By the March-to-May 2004 time period, the May soybean futures contract made a double top in the $10.5 per bushel area. What one could not see is that in November 2003, the soybean market would rally nearly $3 per bushel despite the inverse carry. "There is no way of knowing whether a similar move will happen in 2013. The fundamentals are in place, however, similar to the way they were in the 2003-04 marketing year," says Johnson.

There are ways to take advantage of this unusual market situation

Besides holding beans in storage, there are ways to take advantage of this unusual situation. This is one time when selling cash soybeans and buying a call option has higher odds of working well, he adds. Selling beans with nearby January futures over $15 per bushel and buying a July 2013 at-the-money call option eliminates the cost of ownership and the risk of lower futures prices. The cost of the transaction would be the cost of the premium for that call option subtracted from the cash selling price of the beans.

This strategy would have worked very well in 2003-04 marketing year. "If futures prices rally with South American weather concerns," says Johnson, "owning the call option could very well be more profitable than owning the cash soybeans with a fixed cost of storage and perhaps interest."

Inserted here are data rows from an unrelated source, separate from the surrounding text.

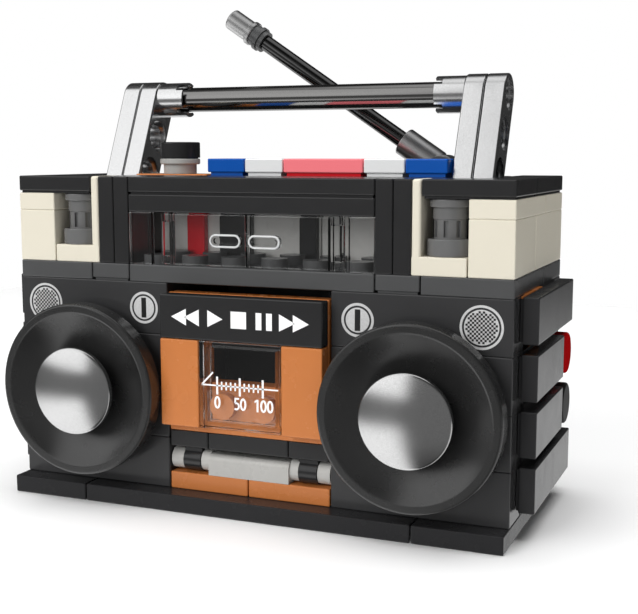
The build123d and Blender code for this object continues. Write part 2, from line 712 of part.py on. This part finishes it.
def antenna_collar():
    """Dark collar with a raised ring between rod and tip."""
    solid = rod(COLLAR_R_LOW, aerial_point(ROD_END), aerial_point(COLLAR_END))
    return [solid + rod(COLLAR_R_HIGH, aerial_point(ROD_END + 1.0), aerial_point(ROD_END + 1.8))]


def antenna_tip():
    """Silver tip: a flange and a rounded barrel."""
    flange = rod(COLLAR_R_HIGH, aerial_point(COLLAR_END), aerial_point(COLLAR_END + 1.0))
    barrel = rod(TIP_R, aerial_point(COLLAR_END + 0.5), aerial_point(TIP_END))
    return [fillet(flange.edges(), 0.2) + fillet(barrel.edges(), 0.4)]


# ---------------------------------------------------------------------------
# Sub-parts
# ---------------------------------------------------------------------------

right_leaf = tuner_door()
right_roller = roller()

nodes = {
    "base_plates": base_plates(),
    "front_bricks": front_bricks(),
    "control_brick_left": control_brick(-1),
    "control_brick_right": control_brick(1),
    "side_bricks": side_bricks(),
    "rear_bricks": rear_bricks(),
    "bay_walls": bay_walls(),
    "bay_floor_tiles": bay_floor_tiles(),
    "side_backing_plates": side_backing_plates(),
    "side_fins": side_fins(),
    "audio_jack_red": audio_jack(2),
    "audio_jack_black": audio_jack(1),
    "speaker_cone_left": speaker_cone(-1),
    "speaker_cone_right": speaker_cone(1),
    "speaker_dome_left": speaker_dome(-1),
    "speaker_dome_right": speaker_dome(1),
    "speaker_mounts": speaker_mounts(),
    "ledge_plates": ledge_plates(),
    "ledge_tiles": ledge_tiles(),
    "cream_bricks": cream_bricks(),
    "cream_plates": cream_plates(),
    "cream_brackets": cream_brackets(),
    "divider_plates": divider_plates(),
    "cheek_bricks": cheek_bricks(),
    "deck_plates": deck_plates(),
    "header_tile": header_tile(),
    "corner_top_tiles": corner_top_tiles(),
    "deck_tiles": deck_tiles(),
    "knob_bed_plate": knob_bed_plate(),
    "key_bed_plates": key_bed_plates(),
    "key_tiles_blue": key_tiles([(-2, -1), (3, 4)]),
    "key_tiles_white": key_tiles([(-1, 0), (2, 3)]),
    "key_tile_red": key_tiles([(0, 2)]),
    "compartment_wall": compartment_wall(),
    "compartment_posts": compartment_posts(),
    "compartment_red_brick": compartment_red_brick(),
    "hinge_bar": hinge_bar(),
    "door_hinge_clips": door_hinge_clips(),
    "door_frame": door_frame(),
    "door_band_tile": door_band_tile(),
    "door_side_tiles": door_side_tiles(),
    "door_window": door_window(),
    "tuner_door_right": [right_leaf],
    "tuner_door_left": [mirror(right_leaf, Plane.YZ)],
    "tuner_hinge_frames": tuner_hinge_frames(),
    "knob_base": knob_base(),
    "knob_cap": knob_cap(),
    "roller_right": [right_roller],
    "roller_left": [mirror(right_roller, Plane.YZ)],
    "handle_arms_left": handle_arms(-1),
    "handle_arms_right": handle_arms(1),
    "handle_bar": handle_bar(),
    "handle_bushes": handle_bushes(),
    "handle_pins": handle_pins(),
    "antenna_mount": antenna_mount(),
    "antenna_socket": antenna_socket(),
    "antenna_rod": antenna_rod(),
    "antenna_collar": antenna_collar(),
    "antenna_tip": antenna_tip(),
}

os.makedirs("parts", exist_ok=True)
for name, solids in nodes.items():
    export_step(Compound(children=solids), f"parts/{name}.step")
print(len(nodes), "sub-parts written")
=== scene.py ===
import json
import math

import bmesh
import bpy
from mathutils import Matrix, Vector


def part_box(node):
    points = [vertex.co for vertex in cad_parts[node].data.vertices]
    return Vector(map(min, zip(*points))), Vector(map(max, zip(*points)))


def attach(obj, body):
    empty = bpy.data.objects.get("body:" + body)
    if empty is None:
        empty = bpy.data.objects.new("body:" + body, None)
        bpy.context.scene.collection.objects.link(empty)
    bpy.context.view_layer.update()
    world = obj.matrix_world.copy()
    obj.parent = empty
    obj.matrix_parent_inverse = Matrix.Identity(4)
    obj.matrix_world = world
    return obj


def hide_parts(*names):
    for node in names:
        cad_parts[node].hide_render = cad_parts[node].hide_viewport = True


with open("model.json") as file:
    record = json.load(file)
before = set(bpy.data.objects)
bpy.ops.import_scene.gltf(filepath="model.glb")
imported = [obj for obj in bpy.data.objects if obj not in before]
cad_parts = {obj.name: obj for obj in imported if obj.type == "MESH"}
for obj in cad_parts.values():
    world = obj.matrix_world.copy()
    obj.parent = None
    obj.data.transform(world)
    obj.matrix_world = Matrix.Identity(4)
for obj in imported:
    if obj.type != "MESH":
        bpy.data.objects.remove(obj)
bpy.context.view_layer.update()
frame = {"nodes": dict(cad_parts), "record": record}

MM = 0.001
PULL_X = 3.8               # middle of a door pull from the centre line, mm
PULL_REACH = 1.85          # from its middle to the centre of a round end, mm
BEAD_R = 1.03              # round ends of the bead on a pull, to the middle of the bead, mm
BEAD_THICK = 0.19          # radius of the bead itself, mm
BEAD_SIDES = 12
BEAD_STEPS = 16            # along each round end
DOME_SIDES = 128
DOME_ROWS = 25             # from the rim to the middle of a dome
KEY_FOOT = 0.9             # height of the red key's foot in its own deeper red, mm; above it the face carries a painted highlight
NODES = frame["nodes"]
SLOT_OF = {part["node"]: part["material_slot"] for part in frame["record"]["subparts"]}


# ---------------------------------------------------------------------------
# Materials
# ---------------------------------------------------------------------------

class Graph:
    """A small helper that adds and joins the nodes of one material."""

    def __init__(self, name):
        self.material = bpy.data.materials.new(name)
        self.material.use_nodes = True
        self.tree = self.material.node_tree
        self.shader = self.tree.nodes["Principled BSDF"]
        self.place = self.add("ShaderNodeTexCoord").outputs["Object"]

    def add(self, kind, **settings):
        node = self.tree.nodes.new(kind)
        for key, value in settings.items():
            setattr(node, key, value)
        return node

    def join(self, source, target):
        self.tree.links.new(source, target)

    def noise(self, scale, detail, distortion=0.0):
        node = self.add("ShaderNodeTexNoise")
        node.inputs["Scale"].default_value = scale
        node.inputs["Detail"].default_value = detail
        node.inputs["Distortion"].default_value = distortion
        self.join(self.place, node.inputs["Vector"])
        return node.outputs["Fac"]

    def fit(self, value, low, high, out_low, out_high):
        """Maps value from low..high to out_low..out_high."""
        node = self.add("ShaderNodeMapRange")
        for key, number in zip(("From Min", "From Max", "To Min", "To Max"), (low, high, out_low, out_high)):
            node.inputs[key].default_value = number
        self.join(value, node.inputs["Value"])
        return node.outputs["Result"]

    def ramp(self, value, colours):
        """Colour ramp through the pairs (position, colour)."""
        node = self.add("ShaderNodeValToRGB")
        ends = node.color_ramp.elements
        while len(ends) < len(colours):
            ends.new(0.5)
        for end, (position, colour) in zip(ends, colours):
            end.position = position
            end.color = (*colour, 1)
        self.join(value, node.inputs["Fac"])
        return node.outputs["Color"]

    def sum(self, first, second):
        node = self.add("ShaderNodeMath", operation="ADD")
        self.join(first, node.inputs[0])
        self.join(second, node.inputs[1])
        return node.outputs["Value"]

    def bump(self, height, depth, strength=1.0, under=None):
        node = self.add("ShaderNodeBump")
        node.inputs["Distance"].default_value = depth
        node.inputs["Strength"].default_value = strength
        self.join(height, node.inputs["Height"])
        if under:
            self.join(under, node.inputs["Normal"])
        self.join(node.outputs["Normal"], self.shader.inputs["Normal"])
        return node.outputs["Normal"]

    def set(self, **values):
        for key, value in values.items():
            self.shader.inputs[key.replace("_", " ")].default_value = value


def shade(colour, factor):
    return tuple(min(1.0, channel * factor) for channel in colour)


def moulded_graph(name, colour, roughness=0.2, drift=0.04, ior=1.5, gloss=0.5):
    """Injection-moulded plastic: flow marks, faint sinks and a little handling haze."""
    g = Graph(name)
    cloud = g.noise(90, 4, distortion=0.4)
    tones = [(0.25, shade(colour, 1 - drift)), (0.75, shade(colour, 1 + drift))]
    g.join(g.ramp(cloud, tones), g.shader.inputs["Base Color"])
    haze = g.fit(g.noise(260, 5), 0.35, 0.7, 0.0, 0.05)
    base = g.fit(cloud, 0.0, 1.0, roughness * 0.9, roughness * 1.1)
    g.join(g.sum(base, haze), g.shader.inputs["Roughness"])
    sinks = g.bump(g.noise(70, 1), 0.03 * MM, 0.06)
    g.bump(g.noise(1900, 3), 0.012 * MM, 0.15, under=sinks)
    g.set(IOR=ior, Specular_IOR_Level=gloss)
    return g


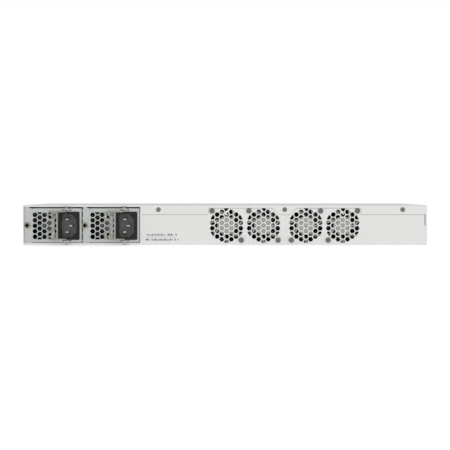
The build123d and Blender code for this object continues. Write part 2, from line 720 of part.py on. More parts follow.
def heatsink(middle_x, middle_y, bottom, top, width, length, fin_pitch):
    """Extruded base with fins that run from front to rear."""
    fin_gap = fin_pitch - 1.2
    with BuildPart() as sink:
        with Locations((middle_x, middle_y, bottom)):
            Box(width, length, top - bottom, align=FROM_BASE)
        gap_count = int((width - 1.2) / fin_pitch)
        first_gap = middle_x - gap_count * fin_pitch / 2 + 0.6
        for gap in range(gap_count):
            gap_left = first_gap + gap * fin_pitch
            block(gap_left, gap_left + fin_gap, middle_y - length, middle_y + length,
                  bottom + 3.5, top + 1, Mode.SUBTRACT)
    return sink


save(heatsink(*switch_chip_middle, chip_top, 38.0, 91.2, 80.0, 5.0), "switch_heatsink")
save(heatsink(150.0, 10.0, port_floor, 26.0, 41.2, 40.0, 4.0), "cpu_heatsink")

with BuildPart() as memory_module:
    block(116, 183.6, -78, -48, 11, 12.2)
    block(114, 185.6, -82, -78, port_floor, 13.5)
    for chip in range(4):
        block(121 + chip * 16, 133 + chip * 16, -72, -60, 12.2, 13.4)
save(memory_module, "memory_module")

with BuildPart() as power_connectors:
    for middle in psu_middles:
        block(middle - 16, middle + 22, psu_case_end + 0.6, psu_case_end + 14, port_floor, port_floor + 9)
        block(middle - 13.3, middle + 19.3, psu_case_end, psu_case_end + 9,
              psu_board_bottom - 0.2, psu_board_bottom + board_thickness + 0.2, Mode.SUBTRACT)
save(power_connectors, "power_connectors")

# ---------------------------------------------------------------- ports

cage_front = front + cage_proud
cage_rear = cage_front - cage_depth
cage_top = port_floor + cage_height
lower_opening = port_floor + cage_wall
upper_opening = cage_top - cage_wall - cage_opening_height


def stacked_cages(middles, width, opening):
    """Sheet metal cages, each with a port above and below a hollow middle for the light pipes."""
    with BuildPart() as cages:
        for middle in middles:
            block(middle - width / 2, middle + width / 2, cage_rear, cage_front, port_floor, cage_top)
            for bottom in (lower_opening, upper_opening):
                block(middle - opening / 2, middle + opening / 2, cage_rear + cage_wall, cage_front,
                      bottom, bottom + cage_opening_height, Mode.SUBTRACT)
            block(middle - opening / 2, middle + opening / 2, cage_rear, cage_front - cage_wall,
                  lower_opening + cage_opening_height + cage_wall, upper_opening - cage_wall, Mode.SUBTRACT)
            for offset in (-4, 4):
                rod(middle + offset, cage_front - 2, (port_floor + cage_top) / 2, 1.1, 4, Mode.SUBTRACT)
    return cages


save(stacked_cages(qsfp_middles, qsfp_width, qsfp_opening), "qsfp_cages")
save(stacked_cages(sfp_middles, sfp_width, sfp_opening), "sfp_cages")

with BuildPart() as rj45_jacks:
    for middle in rj45_middles:
        jack_width, jack_depth, jack_height = rj45_size
        block(middle - jack_width / 2, middle + jack_width / 2, front + 0.4 - jack_depth, front + 0.4,
              port_floor, port_floor + jack_height)
        block(middle - 5.9, middle + 5.9, front - 14, front + 0.4,
              port_floor + 3.8, port_floor + 11.5, Mode.SUBTRACT)
        block(middle - 3.0, middle + 3.0, front - 14, front + 0.4,
              port_floor + 1.6, port_floor + 3.8, Mode.SUBTRACT)
save(rj45_jacks, "rj45_jacks")

with BuildPart() as light_pipes:
    for middle in (*qsfp_middles, *sfp_middles):
        for offset in (-4, 4):
            rod(middle + offset, cage_rear + 4, (port_floor + cage_top) / 2, 1.0, cage_depth - 3.8)
    for x, z in status_light_places:
        rod(x, front - 20, z, 1.2, 20.3)
save(light_pipes, "light_pipes")

with BuildPart() as reset_button:
    rod(reset_place[0], front - 6.5, reset_place[1], 1.5, 6.3)
    rod(reset_place[0], front - 3.0, reset_place[1], 2.2, 1.5)
save(reset_button, "reset_button")

with BuildPart() as reset_switch:
    block(reset_place[0] - 3, reset_place[0] + 3, front - 14, front - 7.2, port_floor, port_floor + 9)
save(reset_switch, "reset_switch")
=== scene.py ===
import json
import math
import random

import bmesh
import bpy
from mathutils import Matrix, Vector


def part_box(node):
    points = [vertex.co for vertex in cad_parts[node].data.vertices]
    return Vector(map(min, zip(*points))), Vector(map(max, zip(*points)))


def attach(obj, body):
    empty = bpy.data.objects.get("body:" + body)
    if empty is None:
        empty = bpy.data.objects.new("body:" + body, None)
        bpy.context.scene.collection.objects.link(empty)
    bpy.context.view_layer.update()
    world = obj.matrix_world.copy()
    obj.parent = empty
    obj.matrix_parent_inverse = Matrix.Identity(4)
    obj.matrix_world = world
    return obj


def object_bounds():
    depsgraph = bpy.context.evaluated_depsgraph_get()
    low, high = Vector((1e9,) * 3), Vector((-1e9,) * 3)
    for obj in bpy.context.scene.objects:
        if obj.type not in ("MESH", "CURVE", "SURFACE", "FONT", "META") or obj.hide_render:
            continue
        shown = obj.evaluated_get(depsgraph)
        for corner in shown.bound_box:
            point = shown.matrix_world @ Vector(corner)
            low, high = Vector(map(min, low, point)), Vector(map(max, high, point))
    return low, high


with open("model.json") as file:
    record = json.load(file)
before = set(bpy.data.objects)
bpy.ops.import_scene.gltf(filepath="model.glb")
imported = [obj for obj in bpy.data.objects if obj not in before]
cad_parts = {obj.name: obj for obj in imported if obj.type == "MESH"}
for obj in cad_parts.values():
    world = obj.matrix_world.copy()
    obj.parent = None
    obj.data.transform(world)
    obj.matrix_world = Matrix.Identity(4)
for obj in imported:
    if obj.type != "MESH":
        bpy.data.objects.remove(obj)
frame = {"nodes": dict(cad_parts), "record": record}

MM = 0.001
cad_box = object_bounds()
nodes = frame["nodes"]

# ------------------------------------------------------------------ places, all taken from the frame

panel_low, panel_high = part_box("rear_panel")
cover_low, cover_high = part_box("top_cover")
front_low, front_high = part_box("front_panel")
rear_y = cover_low.y
panel_y = panel_low.y
front_y = front_high.y
body_height = cover_high.z
half_width = cover_high.x
PSU_NUMBERS = (1, 2)
FAN_NUMBERS = (1, 2, 3, 4)
CAGE_KINDS = ("qsfp", "sfp")

# ------------------------------------------------------------------ camera

CAMERA_DISTANCE = 1.967
CAMERA_HEIGHT = 0.0586
CAMERA_PITCH = math.radians(1.06)
LENS_MM = 143.7
SENSOR_MM = 36.0
NEAR_CLIP, FAR_CLIP = 0.05, 60.0

camera_data = bpy.data.cameras.new("camera")
camera_data.lens = LENS_MM
camera_data.sensor_width = SENSOR_MM
camera_data.clip_start = NEAR_CLIP
camera_data.clip_end = FAR_CLIP
camera = bpy.data.objects.new("camera", camera_data)
camera.location = (0.0, rear_y - CAMERA_DISTANCE, CAMERA_HEIGHT)
camera.rotation_euler = (math.pi / 2 - CAMERA_PITCH, 0.0, 0.0)
bpy.context.scene.collection.objects.link(camera)
bpy.context.scene.camera = camera

# ------------------------------------------------------------------ shader helpers

# socket numbers of a Mix node that blends colours
MIX_SHARE, MIX_BELOW, MIX_ABOVE, MIX_RESULT = 0, 6, 7, 2
# how far the rounded and the true normal agree, as a cosine, on an edge and on a flat stretch
TURNED_EDGE, FLAT_FACE = 0.75, 0.98


def srgb(*levels):
    """Linear colour of three 0 to 255 levels."""
    linear = []
    for level in levels:
        share = level / 255
        linear.append(share / 12.92 if share <= 0.04045 else ((share + 0.055) / 1.055) ** 2.4)
    return (*linear, 1.0)


def scaled(color, factor):
    return (*(min(channel * factor, 1.0) for channel in color[:3]), 1.0)


def set_range(remap, start, end, low, high):
    """Makes a Map Range node take start to end on to low to high."""
    for socket, value in (("From Min", start), ("From Max", end), ("To Min", low), ("To Max", high)):
        remap.inputs[socket].default_value = value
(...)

Consider selling cash beans this fall, buying a call option

Conclusion: The drought of 2012 resulted in high soybean futures prices. As a result, demand for U.S. soybeans declined with the high price and Brazil and Argentina are expanding soybean planted acres. Soybean futures prices peaked in early September and are now trading at three-month lows.

Weather during the next few months will be critical to determining the direction of soybean futures price, notes Johnson. While basis should remain strong, the futures carry is actually an "inverse market." It's still possible for futures prices to rally this winter or spring, especially with weather concerns in South America.

A strategy to consider this fall is selling cash soybeans and buying a call option to replace these bushels. The cost of the transaction would be the cost of the premium for that call option subtracted from the cash selling price of these soybeans.